What this task involves — Reproduce the span that opens at the line containing "make_pocket_flap(name)" and closes at the line containing "if empty is", both lines included, without alteration and without any other line.

Given data —
○ ○ ○

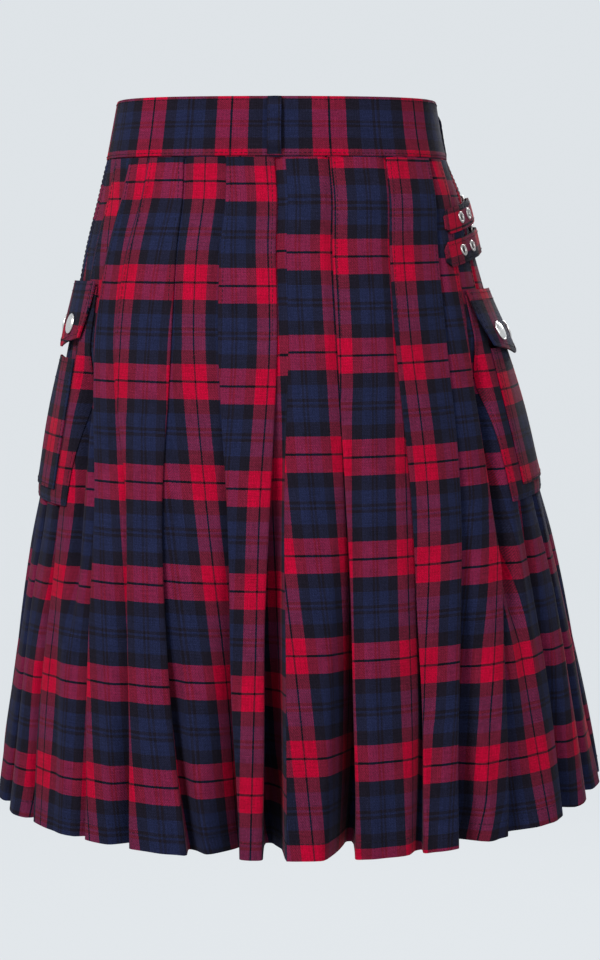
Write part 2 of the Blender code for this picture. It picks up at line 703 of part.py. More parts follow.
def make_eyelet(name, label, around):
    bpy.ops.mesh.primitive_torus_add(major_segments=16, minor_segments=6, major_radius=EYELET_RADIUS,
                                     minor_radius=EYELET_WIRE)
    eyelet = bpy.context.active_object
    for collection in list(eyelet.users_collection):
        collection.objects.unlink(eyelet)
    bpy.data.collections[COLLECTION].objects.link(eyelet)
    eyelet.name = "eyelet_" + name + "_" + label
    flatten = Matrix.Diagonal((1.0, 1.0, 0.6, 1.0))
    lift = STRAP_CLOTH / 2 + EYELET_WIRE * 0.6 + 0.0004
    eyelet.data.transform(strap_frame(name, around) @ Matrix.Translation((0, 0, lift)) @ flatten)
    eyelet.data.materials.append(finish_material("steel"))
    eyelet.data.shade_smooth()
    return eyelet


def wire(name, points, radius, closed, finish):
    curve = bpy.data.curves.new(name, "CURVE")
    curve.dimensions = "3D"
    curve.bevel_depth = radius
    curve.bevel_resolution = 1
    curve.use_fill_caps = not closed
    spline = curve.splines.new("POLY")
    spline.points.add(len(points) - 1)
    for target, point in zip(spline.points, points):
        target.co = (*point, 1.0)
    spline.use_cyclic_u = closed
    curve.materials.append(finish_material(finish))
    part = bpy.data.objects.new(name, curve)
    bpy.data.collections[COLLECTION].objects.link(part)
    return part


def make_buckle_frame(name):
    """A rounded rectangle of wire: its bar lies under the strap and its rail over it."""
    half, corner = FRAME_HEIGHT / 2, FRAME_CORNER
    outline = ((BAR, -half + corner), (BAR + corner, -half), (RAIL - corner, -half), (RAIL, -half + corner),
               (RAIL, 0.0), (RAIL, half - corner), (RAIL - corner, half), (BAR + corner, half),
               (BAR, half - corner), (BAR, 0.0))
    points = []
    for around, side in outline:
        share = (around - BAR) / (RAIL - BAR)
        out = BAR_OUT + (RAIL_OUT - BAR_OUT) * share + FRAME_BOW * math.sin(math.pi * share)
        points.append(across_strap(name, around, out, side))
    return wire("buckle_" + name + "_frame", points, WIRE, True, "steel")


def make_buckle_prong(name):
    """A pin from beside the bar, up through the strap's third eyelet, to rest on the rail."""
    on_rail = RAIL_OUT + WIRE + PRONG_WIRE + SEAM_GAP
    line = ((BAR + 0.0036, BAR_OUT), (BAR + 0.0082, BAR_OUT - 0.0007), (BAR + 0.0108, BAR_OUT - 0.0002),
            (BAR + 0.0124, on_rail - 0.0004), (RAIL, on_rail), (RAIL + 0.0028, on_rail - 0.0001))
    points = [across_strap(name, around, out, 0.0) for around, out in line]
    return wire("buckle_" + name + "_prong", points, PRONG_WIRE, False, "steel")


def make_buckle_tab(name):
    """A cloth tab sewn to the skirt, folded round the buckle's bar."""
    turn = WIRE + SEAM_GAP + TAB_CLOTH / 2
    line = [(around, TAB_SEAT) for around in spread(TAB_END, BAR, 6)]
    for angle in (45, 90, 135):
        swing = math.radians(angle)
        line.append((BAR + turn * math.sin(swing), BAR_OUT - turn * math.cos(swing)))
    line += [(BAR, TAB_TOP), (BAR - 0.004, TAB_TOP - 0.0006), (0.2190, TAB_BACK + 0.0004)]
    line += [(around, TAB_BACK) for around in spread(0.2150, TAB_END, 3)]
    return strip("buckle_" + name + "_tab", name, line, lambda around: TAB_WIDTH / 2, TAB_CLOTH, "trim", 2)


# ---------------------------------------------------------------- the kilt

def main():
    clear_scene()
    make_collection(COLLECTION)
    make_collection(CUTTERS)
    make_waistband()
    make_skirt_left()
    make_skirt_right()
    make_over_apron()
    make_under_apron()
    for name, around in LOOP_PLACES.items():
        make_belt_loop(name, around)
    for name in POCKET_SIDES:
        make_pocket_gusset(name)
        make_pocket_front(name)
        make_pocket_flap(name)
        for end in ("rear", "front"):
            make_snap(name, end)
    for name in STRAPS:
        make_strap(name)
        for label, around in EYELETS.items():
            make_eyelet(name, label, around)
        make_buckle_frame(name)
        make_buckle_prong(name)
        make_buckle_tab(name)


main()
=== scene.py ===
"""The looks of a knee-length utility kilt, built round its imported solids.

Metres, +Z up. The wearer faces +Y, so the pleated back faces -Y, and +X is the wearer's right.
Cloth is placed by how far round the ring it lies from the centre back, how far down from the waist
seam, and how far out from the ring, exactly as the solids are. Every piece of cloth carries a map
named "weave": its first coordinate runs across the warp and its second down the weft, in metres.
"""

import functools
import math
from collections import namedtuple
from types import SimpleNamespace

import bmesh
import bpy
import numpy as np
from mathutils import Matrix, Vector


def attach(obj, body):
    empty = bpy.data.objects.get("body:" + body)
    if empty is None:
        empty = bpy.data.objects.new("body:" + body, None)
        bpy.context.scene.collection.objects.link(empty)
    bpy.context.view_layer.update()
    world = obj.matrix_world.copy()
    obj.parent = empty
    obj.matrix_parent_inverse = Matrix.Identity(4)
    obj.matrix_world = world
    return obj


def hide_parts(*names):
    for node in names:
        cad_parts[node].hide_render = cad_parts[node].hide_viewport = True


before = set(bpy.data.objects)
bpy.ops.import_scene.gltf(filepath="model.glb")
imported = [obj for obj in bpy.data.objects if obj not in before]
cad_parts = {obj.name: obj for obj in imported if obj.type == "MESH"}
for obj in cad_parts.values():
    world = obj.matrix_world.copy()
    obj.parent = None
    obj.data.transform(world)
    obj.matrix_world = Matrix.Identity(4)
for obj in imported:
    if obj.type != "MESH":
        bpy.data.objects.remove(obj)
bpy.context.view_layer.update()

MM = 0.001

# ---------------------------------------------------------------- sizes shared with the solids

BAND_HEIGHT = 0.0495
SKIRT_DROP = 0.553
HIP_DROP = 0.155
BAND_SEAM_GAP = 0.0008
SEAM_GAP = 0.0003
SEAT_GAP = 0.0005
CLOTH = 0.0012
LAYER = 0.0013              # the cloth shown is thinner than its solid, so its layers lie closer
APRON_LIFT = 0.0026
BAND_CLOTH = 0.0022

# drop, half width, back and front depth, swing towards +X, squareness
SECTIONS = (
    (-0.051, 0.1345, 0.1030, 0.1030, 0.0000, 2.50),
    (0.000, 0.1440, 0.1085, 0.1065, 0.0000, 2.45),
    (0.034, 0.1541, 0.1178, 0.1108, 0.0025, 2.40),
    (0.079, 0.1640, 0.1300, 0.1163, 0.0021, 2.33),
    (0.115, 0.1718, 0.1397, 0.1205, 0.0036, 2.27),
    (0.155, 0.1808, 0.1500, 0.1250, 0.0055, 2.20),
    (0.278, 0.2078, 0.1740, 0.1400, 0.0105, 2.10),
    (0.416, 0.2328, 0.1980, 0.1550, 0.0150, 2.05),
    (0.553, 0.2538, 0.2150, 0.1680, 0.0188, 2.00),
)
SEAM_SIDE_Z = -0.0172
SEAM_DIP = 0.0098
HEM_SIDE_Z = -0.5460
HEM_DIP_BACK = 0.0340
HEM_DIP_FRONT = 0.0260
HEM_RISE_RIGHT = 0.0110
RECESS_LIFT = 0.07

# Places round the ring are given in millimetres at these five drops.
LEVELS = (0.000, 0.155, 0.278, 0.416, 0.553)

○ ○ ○

Worked solution —
        make_pocket_flap(name)
        for end in ("rear", "front"):
            make_snap(name, end)
    for name in STRAPS:
        make_strap(name)
        for label, around in EYELETS.items():
            make_eyelet(name, label, around)
        make_buckle_frame(name)
        make_buckle_prong(name)
        make_buckle_tab(name)


main()
=== scene.py ===
"""The looks of a knee-length utility kilt, built round its imported solids.

Metres, +Z up. The wearer faces +Y, so the pleated back faces -Y, and +X is the wearer's right.
Cloth is placed by how far round the ring it lies from the centre back, how far down from the waist
seam, and how far out from the ring, exactly as the solids are. Every piece of cloth carries a map
named "weave": its first coordinate runs across the warp and its second down the weft, in metres.
"""

import functools
import math
from collections import namedtuple
from types import SimpleNamespace

import bmesh
import bpy
import numpy as np
from mathutils import Matrix, Vector


def attach(obj, body):
    empty = bpy.data.objects.get("body:" + body)
    if empty is None:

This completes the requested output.